6/20/2014


The California Coastal Commission can now fine property owners who illegally block public access to beaches, putting new teeth into a 38-year-old environmental law, under a budget trailer bill that Gov. Jerry Brown signed Friday.

 

The commission's new power could affect landowners all up and down California's coast, including Silicon Valley billionaire Vinod Khosla, who has been sued by environmentalists for locking the public out of Martins Beach on the San Mateo County coast.

 

Assembly Speaker Toni Atkins, D-San Diego, had carried a bill last year to empower the commission, but it fell a few votes short of passage when some fellow Democrats got cold feet at the last minute. She finally succeeded Friday by slipping the bill through as part of the $108 billion state budget package.

 

"This is a good outcome, I'm pleased about it," she said soon after Brown signed the bill. "We got lots of feedback and support from our regular Californians, and I feel pretty comfortable that I haven't gone out on a limb."

 

But property-rights advocates are crying foul.

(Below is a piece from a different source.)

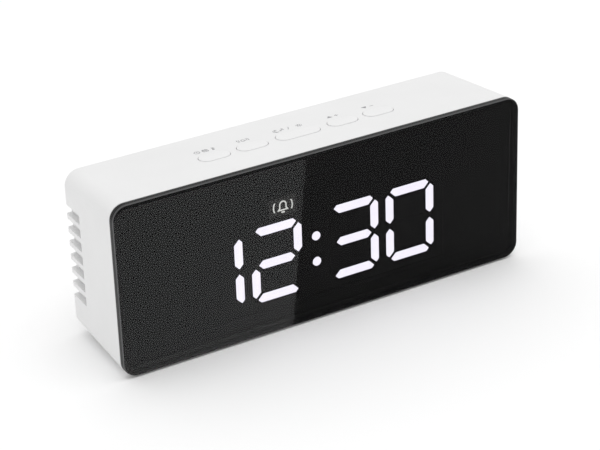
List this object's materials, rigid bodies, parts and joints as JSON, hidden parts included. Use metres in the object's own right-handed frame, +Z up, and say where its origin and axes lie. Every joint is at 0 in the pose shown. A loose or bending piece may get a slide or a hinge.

Damien Schiff, a principal attorney at the Pacific Legal Foundation, said landowners will now bear the burden of suing the commission if they feel a fine is improper.

 

"A lot of property owners would say the potential downside risk -- the value of the penalties and the costs of litigating -- could be so high that, even if that property owner was 100 percent certain that he's right on the law, it wouldn't be worth it to him," Schiff said, calling the new law "a significant game-changer."

 

"Now we just have to wait and see how the commission will use this power," he added. "And I would not be surprised if the commission ultimately asks for an expansion of this power."

 

Atkins called those fears "as of yet unfounded, and unreasonable. ... I don't think the Coastal Commission will overreach."

 

Brown, Atkins and other Democratic lawmakers say the budget signed into law Friday will pay down the state's debt, start shoring up the teachers' pension system, build a solid rainy-day fund and send more money to local schools and health care. It will finance preschool for all low-income 4-year-olds; overtime pay for in-home aides who care for the elderly and disabled; and a 10 percent increase over last year in spending on public schools.

 

Republicans felt that the budget was too bloated and that it's a back-room deal negotiated by Democrats; some Democrats said the state should be spending more on schools, Medi-Cal and other programs.

 

The Coastal Commission, responsible for protecting, restoring and enhancing the state's coastline, until now lacked authority to issue fines. The 1976 law that established the commission let it collect money only by taking violators to court; with limited staffing and money, it does so only rarely and built up a huge backlog of violations.

 

The bill signed Friday grants narrower authority than Atkins' AB 976 would have. The commission can now levy fines only for public-access violations; it still must go to court to seek penalties for any other violations, such as damaging wetlands or building without permits.

 

Warner Chabot, an environmental consultant and former CEO of the California League of Conservation Voters, said that of almost 2,000 outstanding Coastal Act violations, most involve blocking access, removing access signs or posting illegal and unauthorized "no parking" or "no beach access" signs.

 

"The beach is one of the last free sources of public recreation for working-class people," said Chabot. "The issue of maintaining public access to the coast is a winning issue across the political spectrum ... yet historically the commission runs into a buzz-saw of opposition from a multitude or lobbyists and powerful interests in Sacramento," he added.

 

Beach access is a touchy subject all up and down California's coast. In the most recent high-profile case, Khosla has been sued for locking a gate on the road that leads to Martins Beach, south of Half Moon Bay. The Coastal Commission isn't involved in that case but now has the power to fine Khosla if it finds he violated the law; neither a commission spokeswoman nor Khosla's attorney returned calls and emails inquiring about this Friday.

 

State Sen. Jerry Hill, D-San Mateo, has carried a bill that would require the State Lands Commission to negotiate or seize a right-of-way across Khosla's land to provide beach access. The Senate passed Hill's bill in May on a 22-11, and the Assembly Judiciary Committee is scheduled to hear it Tuesday.